Director: Andrew Robertson
Cast: Carter Roy, Amy Rutberg, Chris Kies, Sebastian Beacon, Eva Grace Kellner, Travis Grant
Running time: 74 minutes
What better way to put a spring in your step on a wet afternoon, than to sit down to watch a post apocalyptic thriller? If nothing else, it changes your perspective on how bad the weather makes things seem.
Refuge (originally titled The Mansion) takes a premise that has been re-worked many times; a plague has spread throughout the population, killing nearly everyone in sight thus leading to a chaotic, dark and uncivilised world. The immediate assumption when approaching a film like this, is that you will witness zombies (in their droves) tearing people limb from limb. That however, is not the journey that Refuge takes and and it’s all the stronger for it.
In a gripping opening scene we witness a band of men approaching an isolated and vulnerable home.
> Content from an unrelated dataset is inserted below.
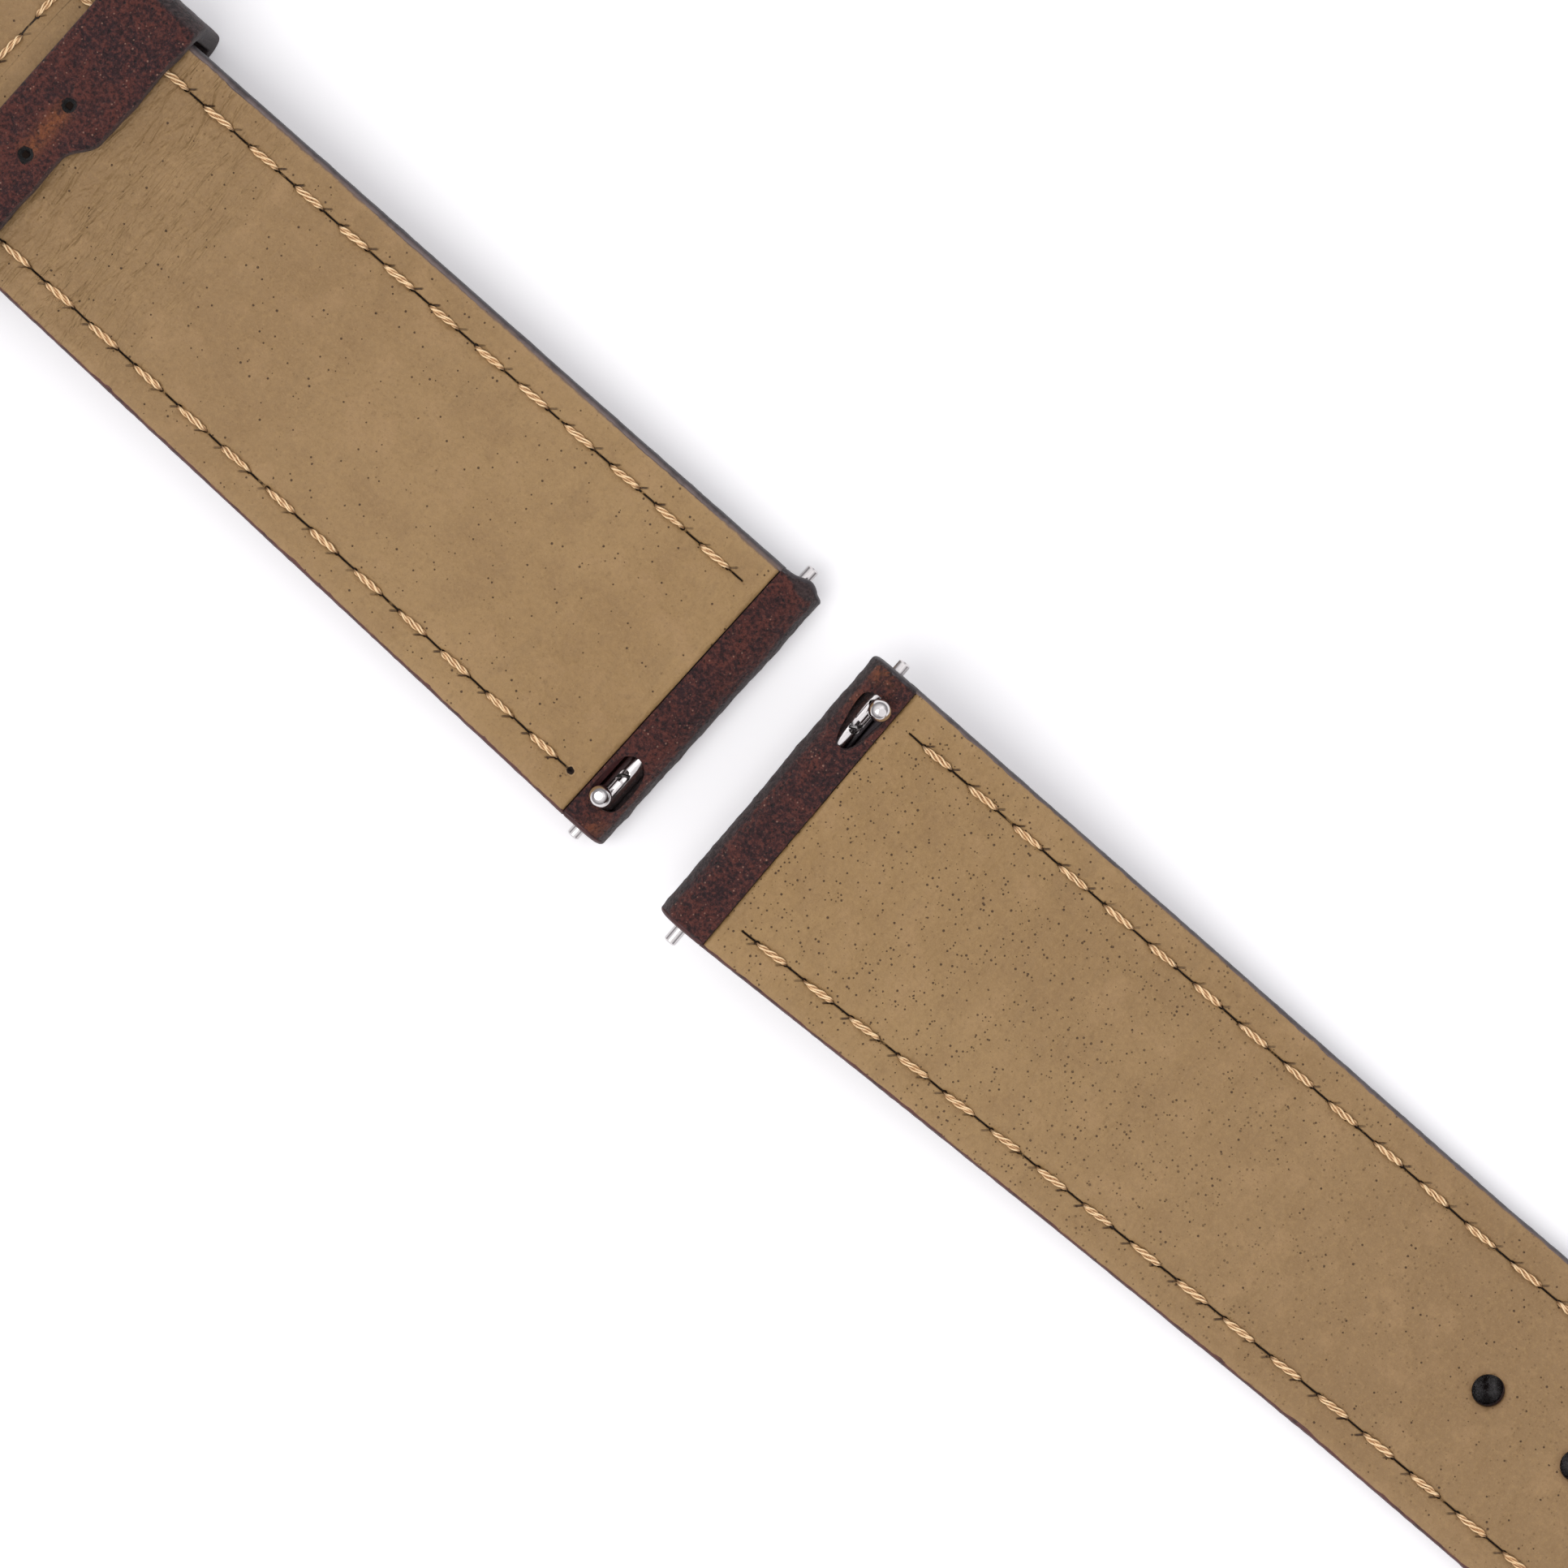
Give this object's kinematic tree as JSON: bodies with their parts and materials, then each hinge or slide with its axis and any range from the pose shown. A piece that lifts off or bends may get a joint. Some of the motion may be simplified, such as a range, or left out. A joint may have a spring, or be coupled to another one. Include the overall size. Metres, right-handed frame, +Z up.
{
  "type": "leather watch strap",
  "caption": "Padded leather watch strap lying lining side up: a buckle half with keepers and a holed half, each with a quick-release bar.",
  "frame": {"origin": "middle of the strap's bounding box in plan, on the surface it lies on", "axes": "+X along the long half towards its tip, +Z up out of the lining faces, +Y across the strap"},
  "size_m": [0.2094, 0.0252, 0.0083],
  "materials": {
    "upper_leather": "dark burgundy brown, suede-like, waxed",
    "lining_leather": "smooth tan with fine pores",
    "filler_board": "split leather padding",
    "thread": "waxed cream thread",
    "bar_steel": "polished",
    "spring_steel": "bright wire",
    "buckle_steel": "brushed, with polished edges",
    "dark_steel": "blackened"
  },
  "bodies": {
    "short_strap": {"short_upper": "upper_leather", "short_filler": "filler_board", "short_lining": "lining_leather", "short_thread_left": "thread", "short_thread_right": "thread", "short_thread_cross": "thread", "fixed_keeper": "upper_leather"},
    "keeper": {"floating_keeper": "upper_leather", "keeper_staple": "dark_steel"},
    "short_release_bar": {"short_bar_barrel": "bar_steel", "short_bar_fixed_tip": "bar_steel", "short_bar_spring": "spring_steel"},
    "short_release_plunger": {"short_bar_plunger": "bar_steel", "short_bar_knob": "bar_steel"},
    "buckle": {"buckle_frame": "buckle_steel", "buckle_bar_barrel": "bar_steel", "buckle_bar_spring": "spring_steel"},
    "buckle_tip_left": {"buckle_bar_tip_left": "bar_steel"},
    "buckle_tip_right": {"buckle_bar_tip_right": "bar_steel"},
    "tongue": {"buckle_tongue": "buckle_steel"},
    "long_strap": {"long_upper": "upper_leather", "long_filler": "filler_board", "long_lining": "lining_leather", "long_thread_left": "thread", "long_thread_right": "thread", "long_thread_tip": "thread"},
    "long_release_bar": {"long_bar_barrel": "bar_steel", "long_bar_fixed_tip": "bar_steel", "long_bar_spring": "spring_steel"},
    "long_release_plunger": {"long_bar_plunger": "bar_steel", "long_bar_knob": "bar_steel"}
  },
  "joints": [
    {"name": "keeper_slide", "type": "slide", "parent": "short_strap", "child": "keeper", "axis": [0.9976, -0.0348, -0.0596], "range_m": [-0.0042, 0.014]},
    {"name": "short_bar_turn", "type": "hinge", "parent": "short_strap", "child": "short_release_bar", "pos_m": [-0.02064, -0.00119, 0.0017], "axis": [-0.0349, -0.9994, 0], "range_deg": [-20, 4]},
    {"name": "short_plunger_slide", "type": "slide", "parent": "short_release_bar", "child": "short_release_plunger", "axis": [0.0349, 0.9994, 0], "range_m": [0, 0.0018], "stiffness_N_per_m": 600, "springref_m": -0.002, "deforming": ["short_bar_spring"]},
    {"name": "buckle_swing", "type": "hinge", "parent": "short_strap", "child": "buckle", "pos_m": [-0.09231, 0.00131, 0.00623], "axis": [-0.0349, -0.9994, 0], "range_deg": [-50, 15]},
    {"name": "tongue_swing", "type": "hinge", "parent": "buckle", "child": "tongue", "pos_m": [-0.09231, 0.00131, 0.00623], "axis": [-0.0349, -0.9994, 0], "range_deg": [0, 75]},
    {"name": "buckle_tip_left_slide", "type": "slide", "parent": "buckle", "child": "buckle_tip_left", "axis": [0.0349, 0.9994, 0], "range_m": [0, 0.0012], "stiffness_N_per_m": 600, "springref_m": -0.002, "deforming": ["buckle_bar_spring"]},
    {"name": "buckle_tip_right_slide", "type": "slide", "parent": "buckle", "child": "buckle_tip_right", "axis": [-0.0349, -0.9994, 0], "range_m": [0, 0.0012], "stiffness_N_per_m": 600, "springref_m": -0.002, "deforming": ["buckle_bar_spring"]},
    {"name": "half_spacing", "type": "slide", "parent": "short_strap", "child": "long_strap", "axis": [1, 0, 0], "range_m": [0, 0.04]},
    {"name": "long_bar_turn", "type": "hinge", "parent": "long_strap", "child": "long_release_bar", "pos_m": [-0.0122, -0.00152, 0.00559], "axis": [0, 1, 0], "range_deg": [-20, 4]},
    {"name": "long_plunger_slide", "type": "slide", "parent": "long_release_bar", "child": "long_release_plunger", "axis": [0, -1, 0], "range_m": [0, 0.0018], "stiffness_N_per_m": 600, "springref_m": -0.002, "deforming": ["long_bar_spring"]}
  ]
}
Immediately an unsettling tension hovers over the screen which is solidified when, despite the protestation of one of the party, the men advance on the house to pillage and kill who ever gets in their way. It is a startling and arresting opening which sets the tone of the film and establishes the characters quickly. We then learn, through news footage and desolate city shots, that there has been an outbreak of a deadly virus which is untreatable by antibiotics and spreading quickly. It’s succinctly and subtly presented, feeling eerily real and more than a terrifying possibility in this modern world. Having understood what has happened up to this point, we meet four survivors who are struggling to exist; parents with a young child and a single man, all trying to survive in one house together.
Considering this is Director Andrew Robertson’s début feature, it’s an extremely confident film that manages to steer clear of horrendous back story and laboured expository scenes. The muted, almost bleached colour adds to the theme and despair of the world the film depicts. The colours are so subdued that at times you’d be forgiven for thinking it was shot in back and white. In all aspects it is a slickly produced film, with arresting scenes and a real understanding of emotion and tension. This level of expertise for a first time feature is understandable when you realise that Refuge is produced by Passerby Films, an accomplished production company who clearly understand the power of storytelling.
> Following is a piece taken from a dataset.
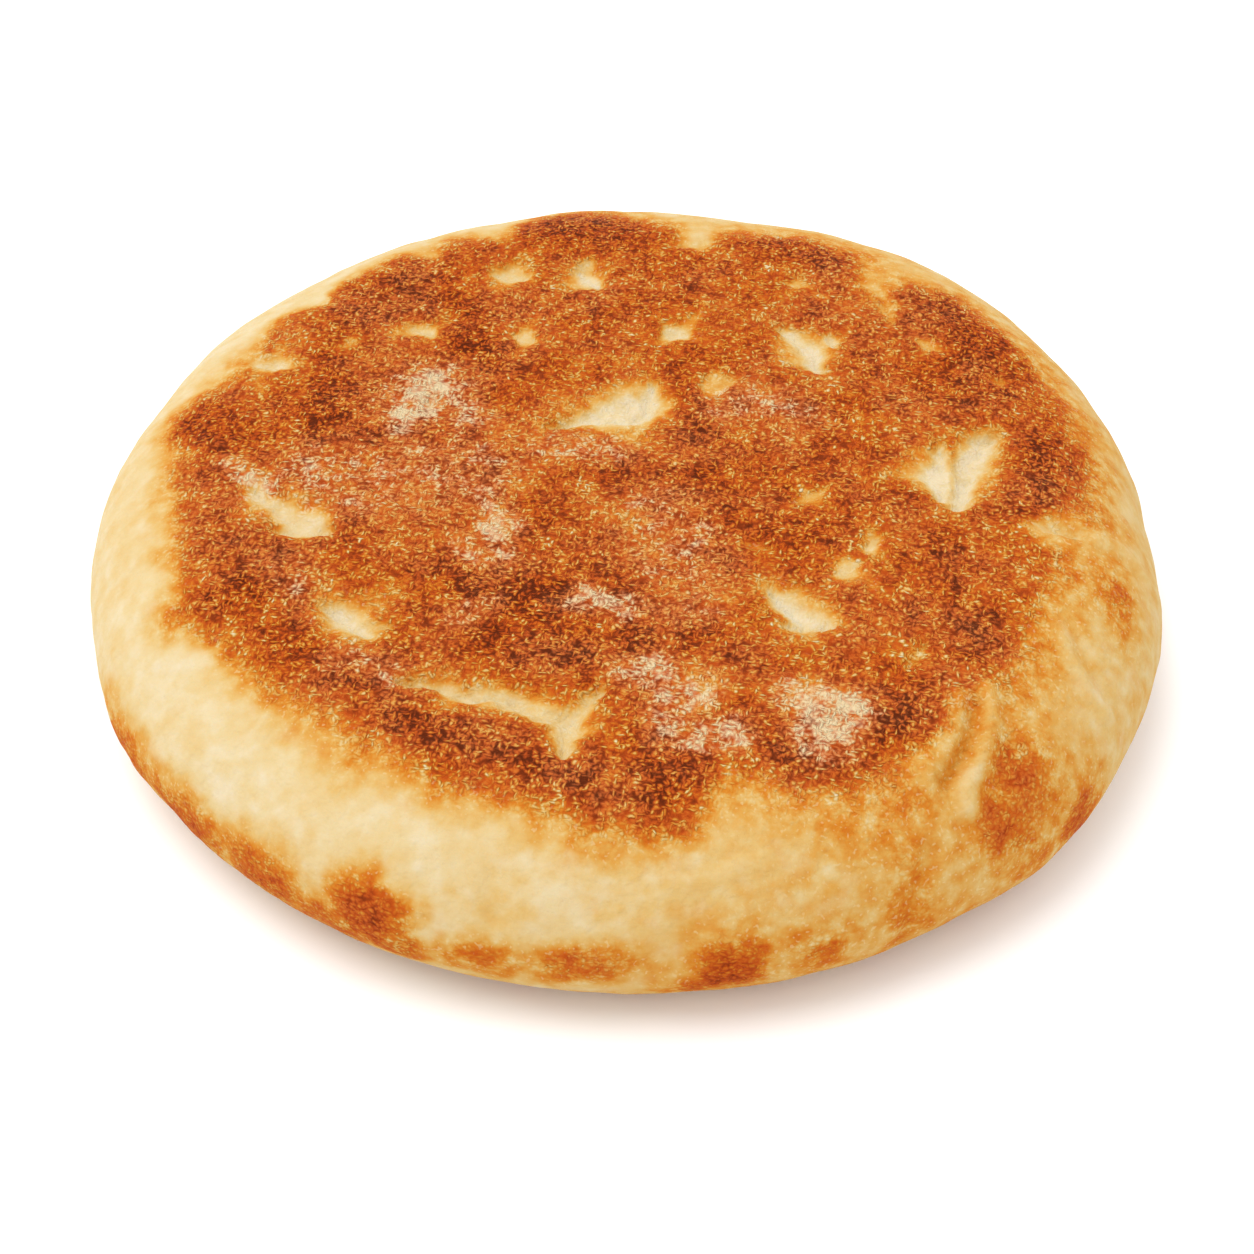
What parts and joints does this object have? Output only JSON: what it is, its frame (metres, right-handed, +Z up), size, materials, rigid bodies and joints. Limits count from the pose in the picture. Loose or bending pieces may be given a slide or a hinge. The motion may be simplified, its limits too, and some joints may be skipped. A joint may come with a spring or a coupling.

Back to the film itself and as we watch our four survivors try to stay alive, we flit back to the initial band of men from the opening scene. Russell (Sebastian Beacon) the lone voice of reason, does not want to be involved with the killings and vigilante violence carried out by Rez (a terrifically disturbing Travis Grant) and the rest of the men. However, opting out is not an option and Rez makes it clear that if Russell runs, he will find him. This is exactly where Refuge elevates itself above other post-apocalypse films.
The threat here is not from lumbering zombies, or even a new strain of souped-up ones. The threat and fear comes from people themselves. Refuge is about the breakdown of humanity; people kill not because they know no better or even for survival of the fittest, there is a sadistic pleasure in every killing that this uncivilised world brings. However, whilst the killings are brutal, they don’t feel revelled in. One particular attack with a baseball bat spiked with nails is particularly disturbing, partly due to a cut away at exactly the moment of impact.
Needless to say, Russell makes his escape and is found and taken in by the other survivors. Oblivious to the danger they are opening themselves up to, Russell promises them he knows of a safe haven that they can all make their way too. But does it really exist? In a film where it is every man for himself and the worst of humanity is on display, it is virtually impossible to know who to trust. This is not a fun world to be living in, but from the comfort of the world we inhabit, it’s an entertaining one to watch.